What is Next for Pullman?
Prioritizing People and Action
Prioritizing People and Action: The vision that hundreds of people developed for Pullman as Chicago’s first national park is undeniably successful, but we still have work to do. In order to sustain Pullman’s unique trajectory, the Positioning Pullman collaboration must continue to drive investments that benefit both community members and help immerse new visitors in Pullman’s remarkable history.
A Cultural Trail that Tells Untold Stories Throughout Pullman
A Cultural Trail can utilize public art, green spaces and creative historical interpretation to bring new stories to life and bring visitors to other locations throughout this neighborhood national park. Cultural Trails revitalize public spaces that would otherwise go overlooked and speak to their unique stories. These markers and installations can then be connected to establish a greater sense of continuity in Pullman and guide visitors to locations and partner organizations that help tell Pullman’s full history.
Residents and Pullman supporters identified a Cultural Trail as a priority during both the Positioning Pullman and Positioning Pullman 2.0 workshops. In Pullman’s Joint General Management Plan (2024), the National Park Service identified a cultural trail as a priority that will help realize the park’s goal for visitors to “experience history.” To build upon this community-led vision, NPCA and its partners hosted a community forum to gather ideas for a Cultural Trail during which ideas were shared for stories and locations that could be the basis of a trail that is specific to Pullman’s history.

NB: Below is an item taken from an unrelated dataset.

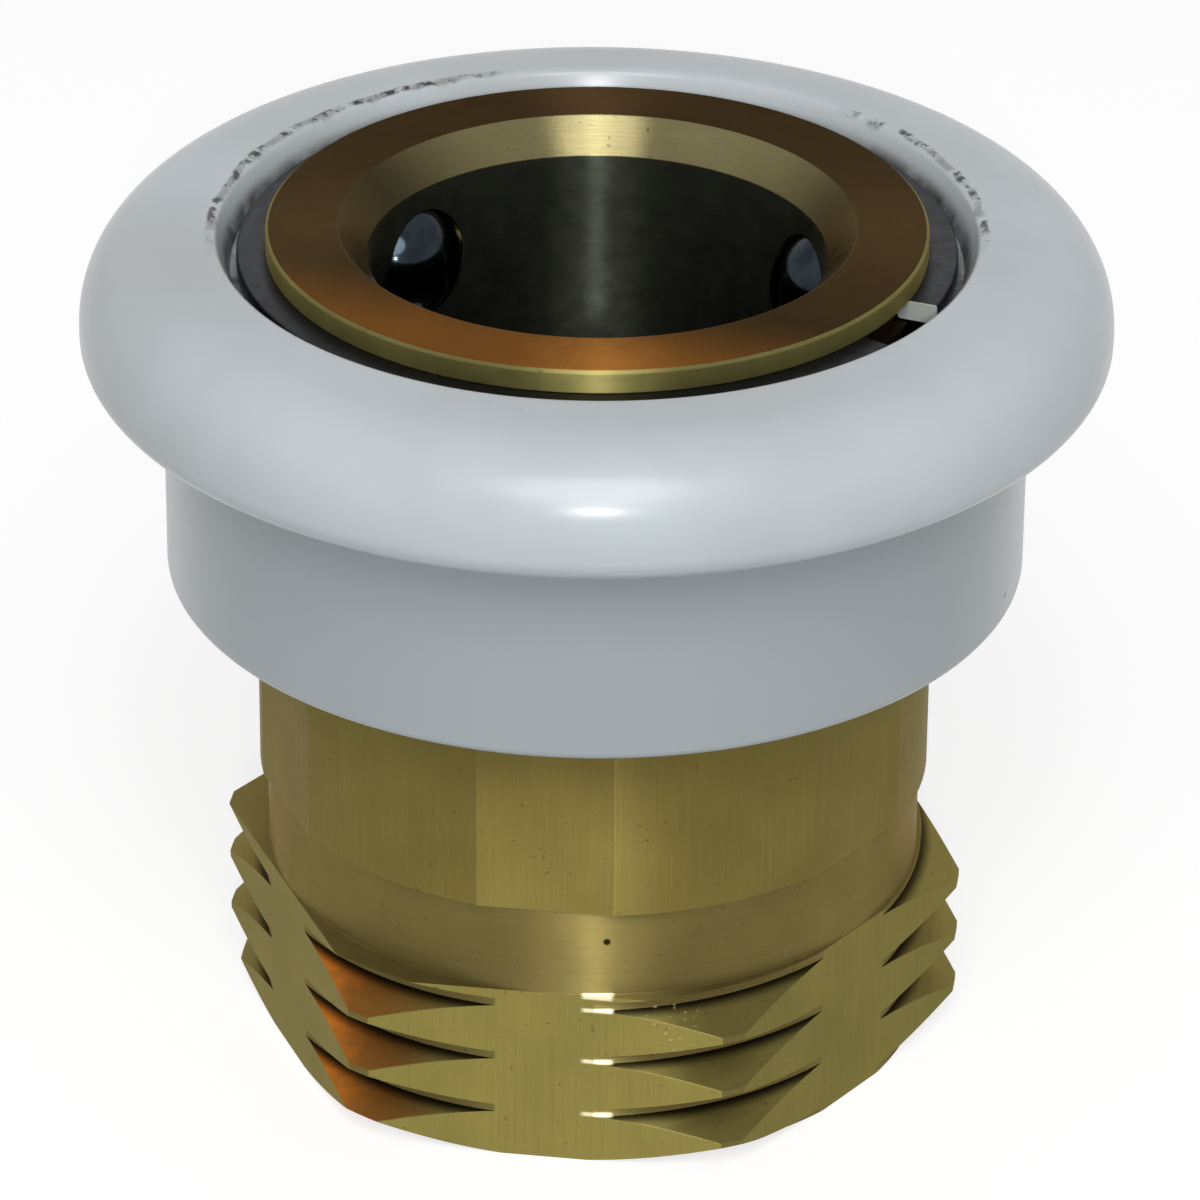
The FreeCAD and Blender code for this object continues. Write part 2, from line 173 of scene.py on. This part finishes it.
def spotAt(tree, place, centre, reach):
    # 1 at a point of the piece, fading out at the reach from it, both in mm
    node = tree.nodes.new("ShaderNodeVectorMath")
    node.operation = "DISTANCE"
    plug(tree, node.inputs[0], place["point"])
    node.inputs[1].default_value = centre
    return soften(tree, node.outputs["Value"], reach * 0.6, reach, 1.0, 0.0)


def mix(tree, share, first, second, blend="MIX"):
    node = tree.nodes.new("ShaderNodeMix")
    node.data_type = "RGBA"
    node.blend_type = blend
    plug(tree, node.inputs["Factor"], share)
    plug(tree, node.inputs["A"], first)
    plug(tree, node.inputs["B"], second)
    return node.outputs["Result"]


def noise(tree, vector, scale, detail=4.0, roughness=0.55, distortion=0.0):
    node = tree.nodes.new("ShaderNodeTexNoise")
    plug(tree, node.inputs["Vector"], vector)
    plug(tree, node.inputs["Scale"], scale)
    plug(tree, node.inputs["Detail"], detail)
    plug(tree, node.inputs["Roughness"], roughness)
    plug(tree, node.inputs["Distortion"], distortion)
    return node.outputs["Fac"]


def combine(tree, x, y, z):
    node = tree.nodes.new("ShaderNodeCombineXYZ")
    for socket, value in zip(node.inputs, (x, y, z)):
        plug(tree, socket, value)
    return node.outputs[0]


def bump(tree, height, distance, strength=1.0, normal=None):
    node = tree.nodes.new("ShaderNodeBump")
    plug(tree, node.inputs["Height"], height)
    node.inputs["Distance"].default_value = distance * mm
    node.inputs["Strength"].default_value = strength
    if normal:
        plug(tree, node.inputs["Normal"], normal)
    return node.outputs[0]


def roundedEdges(tree, radius):
    node = tree.nodes.new("ShaderNodeBevel")
    node.samples = 6
    node.inputs["Radius"].default_value = radius * mm
    return node.outputs[0]


def newMaterial(name, **settings):
    # the tree, its shader, and the place on the piece in mm: x, y, z, radius, angle
    material = bpy.data.materials.new(name)
    material.use_nodes = True
    tree = material.node_tree
    shader = tree.nodes["Principled BSDF"]
    for socket, value in settings.items():
        shader.inputs[socket.replace("_", " ")].default_value = value
    coordinates = tree.nodes.new("ShaderNodeTexCoord")
    inMm = tree.nodes.new("ShaderNodeVectorMath")
    inMm.operation = "SCALE"
    inMm.inputs["Scale"].default_value = 1 / mm
    tree.links.new(coordinates.outputs["Object"], inMm.inputs[0])
    split = tree.nodes.new("ShaderNodeSeparateXYZ")
    tree.links.new(inMm.outputs[0], split.inputs[0])
    x, y, z = split.outputs
    radius = calc(tree, "SQRT", calc(tree, "MULTIPLY_ADD", x, x, calc(tree, "MULTIPLY", y, y)))
    angle = calc(tree, "ARCTAN2", y, x)
    place = {"point": inMm.outputs[0], "x": x, "y": y, "z": z, "radius": radius, "angle": angle}
    return material, tree, shader, place


def dress(piece, material):
    if not piece.material_slots:
        piece.data.materials.append(material)
    for slot in piece.material_slots:
        slot.material = material


# White collar: lengths in mm, heights measured down from its top

collar = {
    "crownDrop": 0.45, "flangeThickness": 4.25, "flangeOverhang": 2.9,
    "crownRound": 3.2, "edgeRound": 1.0, "rootRound": 0.35,
    "skirtWall": 2.6, "skirtRound": 0.35,
    "rimRadius": 13.45, "rimRound": 0.35, "recessRadius": 12.95, "funnelDepth": 1.25,
    "rampTop": 12.47, "landRadius": 11.76, "landTop": 3.9, "landBottom": 5.0, "innerRound": 0.08,
}


def makeCollar():
    crown = collarTop - collar["crownDrop"]
    underside = crown - collar["flangeThickness"]
    skirtRadius = collarRadius - collar["flangeOverhang"]
    boreRadius = skirtRadius - collar["skirtWall"]
    shoulder = ringBottom - 0.02
    landTop, landBottom = collarTop - collar["landTop"], collarTop - collar["landBottom"]
    small = collar["innerRound"]
    piece = turnedPiece("whiteCollar", [
        (boreRadius, collarBottom, collar["skirtRound"]),
        (skirtRadius, collarBottom, collar["skirtRound"]),
        (skirtRadius, underside, collar["rootRound"]),
        (collarRadius, underside, collar["edgeRound"]),
        (collarRadius, crown, collar["crownRound"]),
        (collar["rimRadius"], collarTop, collar["rimRound"]),
        (collar["recessRadius"], collarTop - collar["funnelDepth"], small),
        (collar["recessRadius"], shoulder, small),
        (collar["rampTop"], shoulder, small),
        (collar["landRadius"], landTop, small),
        (collar["landRadius"], landBottom, small),
        (boreRadius, landBottom, small),
    ])
    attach(piece, "collar")
    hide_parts("release_collar")
    return piece


# Split ring: its two ends stand apart by the opening, in degrees round the axis

ring = {"innerRadius": 11.25, "edgeRound": 0.1, "opening": 16, "openingAngle": -22, "steps": 172,
        "steel": colour(34, 36, 41), "cutEnd": colour(196, 204, 196), "grime": colour(24, 24, 24)}


def makeRing():
    # a flat section with broken corners is spun clockwise from one end to the other
    width = ringRadius - ring["innerRadius"]
    height = ringTop - ringBottom
    start = math.radians(ring["openingAngle"] - ring["opening"] / 2)
    middle = (ring["innerRadius"] + width / 2) * mm
    nothingSelected()
    bpy.ops.mesh.primitive_plane_add(size=mm, rotation=(math.pi / 2, 0, start), location=(
        middle * math.cos(start), middle * math.sin(start), (ringBottom + height / 2) * mm))
    piece = bpy.context.object
    piece.scale = (width, height, 1)
    bpy.ops.object.transform_apply(location=True, rotation=True, scale=True)
    bpy.ops.object.mode_set(mode="EDIT")
    bpy.ops.mesh.select_all(action="SELECT")
    bpy.ops.mesh.bevel(offset=ring["edgeRound"] * mm, segments=3, affect="VERTICES")
    bpy.ops.mesh.select_all(action="SELECT")
    bpy.ops.mesh.spin(steps=ring["steps"], angle=math.radians(360 - ring["opening"]),
                      center=(0, 0, 0), axis=(0, 0, 1))
    finished(piece, "splitRing")
    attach(piece, "body")
    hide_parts("retaining_ring")
    return piece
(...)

Landscape architects from site design group, ltd, who designed the grounds around the visitor center and served as leaders in Positioning Pullman, then translated these community ideas into a template that outlines creative and practical ways to implement these concepts.
The Cultural Trail Plan for Pullman now serves as the starting point for emerging collaborations throughout the neighborhood that will help connect stories and places throughout the park and is another example of Pullman serving as an innovative blueprint for other urban national parks.
Complete the Action Plan Priorities in Positioning Pullman
These Positioning Pullman priorities are the product of an inclusive public process and were designed to improve infrastructure, renovate the highest priority historic assets and tell the Pullman stories within the neighborhood and its parks.
Completing the original Action Plan means committing time and resources to such priority projects as:
- Cottage Grove Avenue improvements to complete the gateway corridors work.
- New Metra stations at stops within Pullman National Historical Park (103rd, 111th).
- Hotel Florence renovation and opening to the public.
- Continued renovation of Greenstone Church to ensure this historic site remains vibrant in the decades to come.
- Rebuilding Market Hall, the Firehouse and additional historic homes to expand the visitor experience
- Redesign and renovation of Pullman and Arcade Parks.
Connect Pullman to Nearby Natural Areas
Establishing Pullman National Historical Park and launching Positioning Pullman have helped spur interest in adjacent neighborhoods and attractions. There are six natural and cultural areas within a short distance of 111th Street and Cottage Grove Avenue that provide tremendous opportunities to connect to Pullman by trail.
It’s timely to work on community-to-nature trail connections between Pullman and Big Marsh and from Pullman south to Beaubien Woods and the Little Calumet River. A feasibility study was funded in summer 2019 to take a first look at a bike and pedestrian trail between Pullman, Lake Calumet and Big Marsh. The Port of Illinois is working on a master plan that will include land use and connectivity to adjacent areas.
By prioritizing these trail connections, we would link urban residents to nature and use the power of the national park to elevate the region’s natural and cultural heritage.
Establish Coordinated Wayfinding
Pullman was established as a national park in 2015 and there are still opportunities to better guide visitors from highways or transit to the site, to points of interest within the national park, or from Pullman to nearby cultural destinations. With visitation growing, these systems can be developed and put in place. A comprehensive marketing effort will help maximize the new Pullman Visitor Center and raise awareness about Pullman and other cultural treasures.